Given a movie title, we use its cosine similarity score to recommend movies that have similar content (similar genres or tags).

In [26]:
# Define a function to recommend movies based on cosine similarity
def recommend_movies_based_on_content(movie_title):
    # Find the index of the given movie in the dataset
    idx = movies_with_tags[movies_with_tags['title'] == movie_title].index[0]

In [27]:
# Get similarity scores for the movie, sorted by highest score
sim_scores = list(enumerate(cosine_sim[idx]))
sim_scores = sorted(sim_scores, key=lambda x: x[1], reverse=True)


NameError: name 'idx' is not defined

In [28]:
# Get the top 5 most similar movies
sim_scores = sim_scores[1:6]  # Exclude the movie itself
movie_indices = [i[0] for i in sim_scores]

return movies_with_tags['title'].iloc[movie_indices]

NameError: name 'sim_scores' is not defined

In [29]:
# Example: Recommend movies similar to 'Toy Story (1995)'
similar_movies = recommend_movies_based_on_content('Toy Story (1995)')
print(f"Movies similar to 'Toy Story (1995)':\n{similar_movies}")

Movies similar to 'Toy Story (1995)':
None


+ We compute the similarity score of the given movie against all other movies.

+ The highest-rated similar movies are returned as recommendations.
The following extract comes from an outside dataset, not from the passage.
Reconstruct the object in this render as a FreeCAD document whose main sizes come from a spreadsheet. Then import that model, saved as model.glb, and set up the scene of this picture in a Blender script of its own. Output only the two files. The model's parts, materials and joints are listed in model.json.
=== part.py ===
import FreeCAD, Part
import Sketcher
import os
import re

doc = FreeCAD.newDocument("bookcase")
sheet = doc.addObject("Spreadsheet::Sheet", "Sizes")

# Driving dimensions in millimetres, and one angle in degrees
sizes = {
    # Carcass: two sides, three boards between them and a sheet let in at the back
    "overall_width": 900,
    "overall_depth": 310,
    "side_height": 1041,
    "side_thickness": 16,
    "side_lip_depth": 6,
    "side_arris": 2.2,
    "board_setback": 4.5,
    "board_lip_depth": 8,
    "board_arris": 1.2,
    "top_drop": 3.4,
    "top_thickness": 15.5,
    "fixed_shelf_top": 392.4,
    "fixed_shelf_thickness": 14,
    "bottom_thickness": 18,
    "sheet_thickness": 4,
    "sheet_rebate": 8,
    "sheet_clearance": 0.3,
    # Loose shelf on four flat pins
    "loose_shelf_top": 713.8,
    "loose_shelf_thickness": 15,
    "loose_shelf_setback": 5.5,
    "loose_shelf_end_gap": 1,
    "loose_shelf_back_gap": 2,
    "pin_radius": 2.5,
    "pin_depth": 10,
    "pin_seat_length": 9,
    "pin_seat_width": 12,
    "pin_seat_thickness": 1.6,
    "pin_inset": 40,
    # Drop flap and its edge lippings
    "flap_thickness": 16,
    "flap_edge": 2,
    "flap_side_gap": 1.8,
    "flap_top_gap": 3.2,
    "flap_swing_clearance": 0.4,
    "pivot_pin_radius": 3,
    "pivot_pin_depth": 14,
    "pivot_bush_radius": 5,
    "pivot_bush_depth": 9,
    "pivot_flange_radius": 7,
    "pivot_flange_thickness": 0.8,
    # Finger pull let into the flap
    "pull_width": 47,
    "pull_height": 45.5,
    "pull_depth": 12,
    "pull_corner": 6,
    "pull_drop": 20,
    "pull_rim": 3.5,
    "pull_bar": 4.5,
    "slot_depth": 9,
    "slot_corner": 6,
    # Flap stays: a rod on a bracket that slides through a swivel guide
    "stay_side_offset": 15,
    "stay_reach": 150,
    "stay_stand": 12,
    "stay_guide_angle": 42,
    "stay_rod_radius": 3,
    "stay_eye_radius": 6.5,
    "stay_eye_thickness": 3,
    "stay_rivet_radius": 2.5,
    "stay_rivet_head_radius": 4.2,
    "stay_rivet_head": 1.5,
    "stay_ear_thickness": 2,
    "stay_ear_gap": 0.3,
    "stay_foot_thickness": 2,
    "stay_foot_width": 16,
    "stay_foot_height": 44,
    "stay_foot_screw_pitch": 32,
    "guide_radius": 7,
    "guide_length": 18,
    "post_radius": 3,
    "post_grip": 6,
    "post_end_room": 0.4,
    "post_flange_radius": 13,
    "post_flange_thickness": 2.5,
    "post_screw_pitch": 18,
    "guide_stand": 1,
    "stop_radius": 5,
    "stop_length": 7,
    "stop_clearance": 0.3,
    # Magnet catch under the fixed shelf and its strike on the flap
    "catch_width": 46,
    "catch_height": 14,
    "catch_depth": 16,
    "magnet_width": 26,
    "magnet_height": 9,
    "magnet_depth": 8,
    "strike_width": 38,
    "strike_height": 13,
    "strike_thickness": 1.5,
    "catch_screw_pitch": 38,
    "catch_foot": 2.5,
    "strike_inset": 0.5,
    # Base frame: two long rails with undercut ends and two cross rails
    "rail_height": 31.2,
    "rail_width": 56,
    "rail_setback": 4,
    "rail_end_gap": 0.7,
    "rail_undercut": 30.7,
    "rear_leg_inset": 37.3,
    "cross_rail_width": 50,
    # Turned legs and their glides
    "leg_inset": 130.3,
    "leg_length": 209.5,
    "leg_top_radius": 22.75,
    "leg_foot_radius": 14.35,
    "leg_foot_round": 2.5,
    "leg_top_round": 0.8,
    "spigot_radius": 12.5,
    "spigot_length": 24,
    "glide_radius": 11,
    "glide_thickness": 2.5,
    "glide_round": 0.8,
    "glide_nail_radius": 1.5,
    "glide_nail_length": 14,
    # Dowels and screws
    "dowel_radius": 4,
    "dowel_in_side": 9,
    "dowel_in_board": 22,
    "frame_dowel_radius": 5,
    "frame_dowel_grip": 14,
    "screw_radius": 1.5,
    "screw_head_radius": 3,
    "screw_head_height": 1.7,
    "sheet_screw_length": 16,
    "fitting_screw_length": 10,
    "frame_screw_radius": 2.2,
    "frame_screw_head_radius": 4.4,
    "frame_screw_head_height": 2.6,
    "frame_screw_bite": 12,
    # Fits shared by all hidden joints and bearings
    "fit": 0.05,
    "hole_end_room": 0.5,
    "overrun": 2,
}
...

## Step 8: Evaluation (RMSE Calculation)

We evaluate the performance of our collaborative filtering model using Root Mean Squared Error (RMSE), a common metric to measure prediction accuracy.

In [30]:
# Flatten actual and predicted values to calculate RMSE
actual = np.array(user_movie_matrix.iloc[user_id, :]).flatten()
predicted = np.array(mean_ratings).flatten()


In [31]:
# Filter out movies that the user has actually rated (ignoring zero ratings)
mask = actual > 0
rmse = np.sqrt(mean_squared_error(actual[mask], predicted[mask]))


In [32]:
# Print the RMSE score
print(f"RMSE for collaborative filtering: {rmse}")

RMSE for collaborative filtering: 3.1777174089327835


+ mean_squared_error calculates the squared difference between actual and predicted ratings.

+ RMSE is the square root of this error, providing a measure of accuracy.